200 Greek rebels enter Kalavryta, then the biggest and most populated town in the Peloponnese. Metropolitan Germanos of Patra blessed the Greek fighters at the Agia Lavra monastery, where the banner and flag were raised.
According to some historians, the Greek fighters swore: “Not one Turk left in Moria (Peloponnese), nor in the whole world.”
Bishop Palaion Patron Germanos called on Greeks to revolt and raised the flag of the revolution, a tapestrie depicting the Assumption of Virgin Mary that was on the gate of the Church of Agia Lavra.
Led by Sotiris Charalambis, Sotiris Theocharopoulos, Ioannis Papadopoulos and Nikolaos Petimezas, after three days the town was liberated, igniting the Revolution in the Peloponnese.
The Turks were led by Ibrahim Pasha Arnaoutoglou and had barricaded themselves in three towers as they expected military help from the Morea capital of Tripolitsa, which never arrived.
Every year Kalavryta celebrates the liberation of the city with festivities around the Agia Lavra monastery.
For the next four years the locals never saw Turks wandering in the area. On March 23 in Mani, Petrobey Mavromichalis and his warriors entered Kalamata and the whole Peloponnese revolted. Quickly the message of revolution spread to the rest of Greece.

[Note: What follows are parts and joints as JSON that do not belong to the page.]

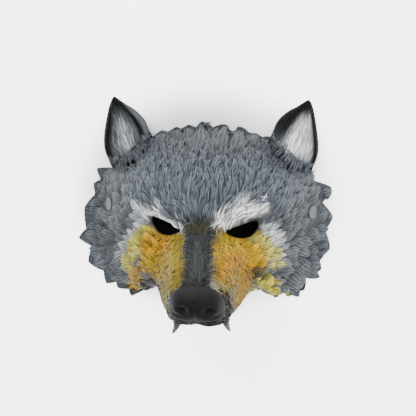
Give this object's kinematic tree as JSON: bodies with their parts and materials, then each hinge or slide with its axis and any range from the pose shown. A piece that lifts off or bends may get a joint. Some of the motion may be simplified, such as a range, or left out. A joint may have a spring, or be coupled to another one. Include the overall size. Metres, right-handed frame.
{
  "type": "wolf half mask",
  "caption": "Moulded foam half mask of a wolf's head with cupped ears, hollow muzzle, nose, fangs, side teeth, eye holes and strap studs in a tufted rim.",
  "frame": {"origin": "middle of the mask's bounding box in X and Y, on the plane that the rim rests on", "axes": "+X to the right across the face as seen from the front, +Y towards the ears, +Z out of the face towards the nose"},
  "size_m": [0.2576, 0.209, 0.1486],
  "materials": {
    "grey_foam_paint": "airbrushed self-skinning flexible foam, matt",
    "dark_ear_paint": "airbrushed self-skinning flexible foam, matt, dark",
    "black_nose_paint": "black paint on foam, slight sheen",
    "ivory_tooth_paint": "ivory paint on foam, satin",
    "grey_stud_plastic": "grey overpainted plastic, matt"
  },
  "bodies": {
    "root": {"foam_shell": "grey_foam_paint", "ear_left": "dark_ear_paint", "ear_right": "dark_ear_paint", "nose_pad": "black_nose_paint", "fang_left": "ivory_tooth_paint", "fang_right": "ivory_tooth_paint", "tooth_row_left": "ivory_tooth_paint", "tooth_row_right": "ivory_tooth_paint", "strap_stud_left": "grey_stud_plastic", "strap_stud_right": "grey_stud_plastic"}
  },
  "joints": []
}
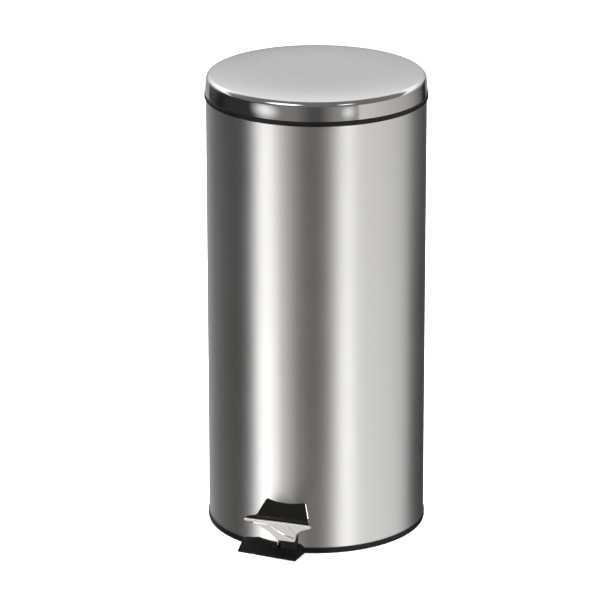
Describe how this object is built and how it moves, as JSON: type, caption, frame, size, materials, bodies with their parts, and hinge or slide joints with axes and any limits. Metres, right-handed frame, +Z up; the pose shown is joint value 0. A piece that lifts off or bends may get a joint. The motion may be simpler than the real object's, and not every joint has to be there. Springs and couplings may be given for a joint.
{
  "type": "pedal bin",
  "caption": "Round stainless steel pedal bin with a domed hinged lid, a lifting inner bucket and a foot lever that raises the lid through a push rod.",
  "frame": {"origin": "the body's axis where the flat underside of the base ring stands on the floor", "axes": "+Z up along the body's axis; -Y towards the pedal; +X to the right as seen from the pedal side"},
  "size_m": [0.296, 0.3546, 0.6279],
  "materials": {
    "satin_steel": "satin",
    "lid_steel": "satin top, polished band",
    "bright_steel": "polished",
    "zinc_steel": "zinc plated",
    "black_plastic": "fine moulded grain",
    "bucket_plastic": "moulded",
    "nylon": "natural",
    "rubber": "matte",
    "pad_rubber": "smooth matte"
  },
  "bodies": {
    "housing": {"body_shell": "satin_steel", "base_ring": "black_plastic", "front_foot": "black_plastic", "base_pads": "rubber", "base_floor": "zinc_steel", "pivot_bracket": "zinc_steel", "bracket_rivets": "bright_steel", "pivot_pin": "bright_steel", "pivot_washers": "nylon", "top_ring": "black_plastic", "hinge_block": "black_plastic", "hinge_screws": "bright_steel", "hinge_nuts": "zinc_steel", "hinge_pin": "bright_steel", "rod_guides": "nylon", "guide_rivets": "bright_steel"},
    "lid": {"lid_shell": "lid_steel", "lid_liner": "black_plastic", "lid_bracket": "zinc_steel", "lid_rivets": "bright_steel", "lid_bumpers": "rubber"},
    "pedal": {"pedal_lever": "bright_steel", "pedal_plate": "bright_steel", "pedal_pad": "pad_rubber"},
    "rod": {"push_rod": "bright_steel", "rod_foot": "nylon", "rod_eye": "zinc_steel", "crank_pin": "bright_steel"},
    "bucket": {"inner_bucket": "bucket_plastic", "bail_lugs": "bucket_plastic"},
    "bail": {"bail_wire": "bright_steel", "bail_grip": "black_plastic"}
  },
  "joints": [
    {"name": "lid_hinge", "type": "hinge", "parent": "housing", "child": "lid", "pos_m": [0, 0.15713, 0.598], "axis": [-1, 0, 0], "range_deg": [0, 75]},
    {"name": "pedal_pivot", "type": "hinge", "parent": "housing", "child": "pedal", "pos_m": [0.01, -0.06, 0.015], "axis": [1, 0, 0], "range_deg": [0, 7.3]},
    {"name": "rod_slide", "type": "slide", "parent": "housing", "child": "rod", "axis": [0, 0, 1], "range_m": [0, 0.02553]},
    {"name": "bucket_lift", "type": "slide", "parent": "housing", "child": "bucket", "axis": [0, 0, 1], "range_m": [0, 0.005]},
    {"name": "bail_swing", "type": "hinge", "parent": "bucket", "child": "bail", "pos_m": [0, 0, 0.6024], "axis": [-1, 0, 0], "range_deg": [0, 5]}
  ],
  "couplings": [
    {"joint": "pedal_pivot", "follows": "lid_hinge", "ratio": 0.097333},
    {"joint": "rod_slide", "follows": "lid_hinge", "m_per_rad": 0.019502}
  ]
}
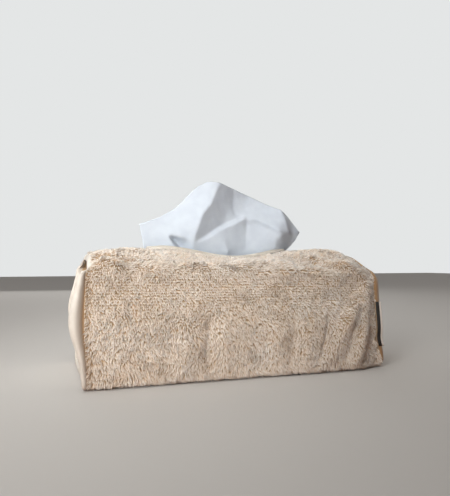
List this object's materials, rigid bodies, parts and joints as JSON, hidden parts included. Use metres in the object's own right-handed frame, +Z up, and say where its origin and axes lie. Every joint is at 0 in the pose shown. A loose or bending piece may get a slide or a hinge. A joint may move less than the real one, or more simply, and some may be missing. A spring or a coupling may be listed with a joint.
{
  "type": "tissue box cover",
  "caption": "Soft terry towelling sleeve that slips over a carton of tissues, open at both ends, with a slot along its top and a tissue standing in it.",
  "frame": {"origin": "on the surface the cover stands on, under the middle of the cloth's width and 1.5 mm to the left of the middle of its length", "axes": "+Z up, +X along the cover's length towards the end with the label, -Y out of the front wall"},
  "size_m": [0.2695, 0.1352, 0.165],
  "materials": {
    "terry": "beige cotton terry towelling with an uncut loop pile",
    "end_tape": "cream plain-woven cotton tape, matte",
    "lip_tape": "thin greyish beige cotton tape, matte",
    "label": "black damask-woven polyester with a white edge, no lettering",
    "carton_board": "plain uncoated folding boxboard, no print",
    "film": "thin clear polyethylene film",
    "tissue_paper": "soft white two-ply facial tissue"
  },
  "bodies": {
    "root": {"terry_sleeve": "terry", "left_end_tape": "end_tape", "right_end_tape": "end_tape", "front_lip_tape": "lip_tape", "back_lip_tape": "lip_tape", "woven_label": "label", "tissue_carton": "carton_board", "slit_film": "film", "tissue_stack": "tissue_paper", "pulled_tissue": "tissue_paper"}
  },
  "joints": []
}
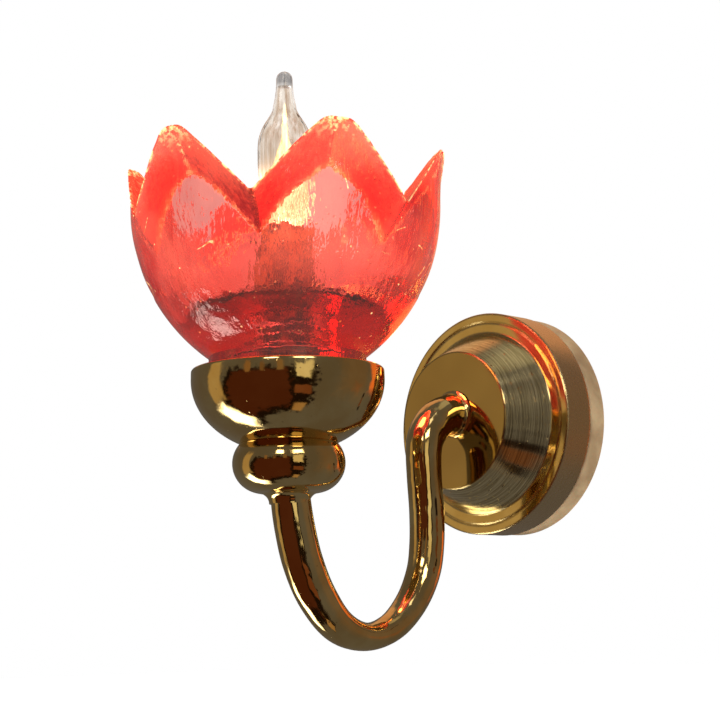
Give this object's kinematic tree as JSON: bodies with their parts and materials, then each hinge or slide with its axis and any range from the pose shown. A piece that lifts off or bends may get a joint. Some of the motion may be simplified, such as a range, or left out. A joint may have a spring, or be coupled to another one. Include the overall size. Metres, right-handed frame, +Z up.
{
  "type": "sanctuary lamp",
  "caption": "Electric wall lamp: round brass rose, swan-neck arm and cup carrying a thick red glass shade cut into pointed petals round a flame-tip candle bulb.",
  "frame": {"origin": "centre of the back plate's wall face", "axes": "+Z up, +Y into the wall (the lamp projects along -Y), X across the wall; the middle plane is x = 0"},
  "size_m": [0.144, 0.2324, 0.2691],
  "materials": {
    "back_plate": "frosted white, softly glossy",
    "strap": "zinc plated",
    "plate_screws": "zinc plated",
    "terminal_block": "natural polyamide",
    "terminal_screws": "bright",
    "earth_screw": "bright",
    "earth_wire": "green insulation",
    "rose": "polished face, lathe-brushed cone, satin rim",
    "grub_screw": "dull",
    "arm": "polished",
    "arm_nipple": "machined",
    "arm_washer": "zinc plated",
    "arm_nut": "machined",
    "bead": "polished",
    "cup": "polished",
    "cup_nipple": "machined",
    "cup_washer": "zinc plated",
    "cup_nut": "machined",
    "felt_ring": "brown felt",
    "holder_stem": "zinc plated",
    "holder_body": "moulded, off-white",
    "screw_shell": "bright",
    "contact_spring": "bright",
    "candle_sleeve": "amber brown, streaked",
    "live_wire": "brown insulation",
    "neutral_wire": "blue insulation",
    "shade": "thick ruby glass, clear, with seeds and tool marks at the cut edges",
    "bulb_glass": "clear",
    "bulb_cap": "nickel plated",
    "bulb_insulator": "black vitrite",
    "bulb_contact": "tinned solder",
    "bulb_stem": "clear",
    "filament": "incandescent"
  },
  "bodies": {
    "fixture": {"back_plate": "back_plate", "strap": "strap", "plate_screws": "plate_screws", "terminal_block": "terminal_block", "terminal_screws": "terminal_screws", "earth_screw": "earth_screw", "earth_wire": "earth_wire", "rose": "rose", "grub_screw": "grub_screw", "arm": "arm", "arm_nipple": "arm_nipple", "arm_washer": "arm_washer", "arm_nut": "arm_nut", "bead": "bead", "cup": "cup", "cup_nipple": "cup_nipple", "cup_washer": "cup_washer", "cup_nut": "cup_nut", "felt_ring": "felt_ring", "holder_stem": "holder_stem", "holder_body": "holder_body", "screw_shell": "screw_shell", "contact_spring": "contact_spring", "candle_sleeve": "candle_sleeve", "live_wire": "live_wire", "neutral_wire": "neutral_wire"},
    "shade": {"shade": "shade"},
    "bulb_thread": {"bulb_contact": "bulb_contact", "bulb_insulator": "bulb_insulator"},
    "bulb": {"bulb_glass": "bulb_glass", "bulb_cap": "bulb_cap", "bulb_stem": "bulb_stem", "filament": "filament"}
  },
  "joints": [
    {"name": "shade_lift", "type": "slide", "parent": "fixture", "child": "shade", "axis": [0, 0, 1], "range_m": [0, 0.16]},
    {"name": "bulb_rise", "type": "slide", "parent": "fixture", "child": "bulb_thread", "axis": [0, 0, 1], "range_m": [0, 0.01016]},
    {"name": "bulb_turn", "type": "hinge", "parent": "bulb_thread", "child": "bulb", "pos_m": [0, -0.1585, 0.07], "axis": [0, 0, 1], "range_deg": [0, 1440]}
  ],
  "couplings": [
    {"joint": "bulb_turn", "follows": "bulb_rise", "rad_per_m": 2473.7}
  ]
}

Greeks with the slogan “Freedom or Death” revolted against their ruler and began a brave struggle for freedom/ Historian Nikolaos Papadopoulos had described the liberation of the city as follows:
“It was dusk when approximately 200 warriors arrived at Kalavryta and started the battle for the liberation of the town. Soon the battle spread out as the rebels took over the Turkish officials’ towers, making the town their own. This was the first victorious battle and Kalavryta was the first free Greek city.”
In the years of Turkish rule, Kalavryta was the largest city in the Morea and numbered 40,000 residents. The Turks stayed around the current monastery of Agia Aikaterini, where they had built two mosques.”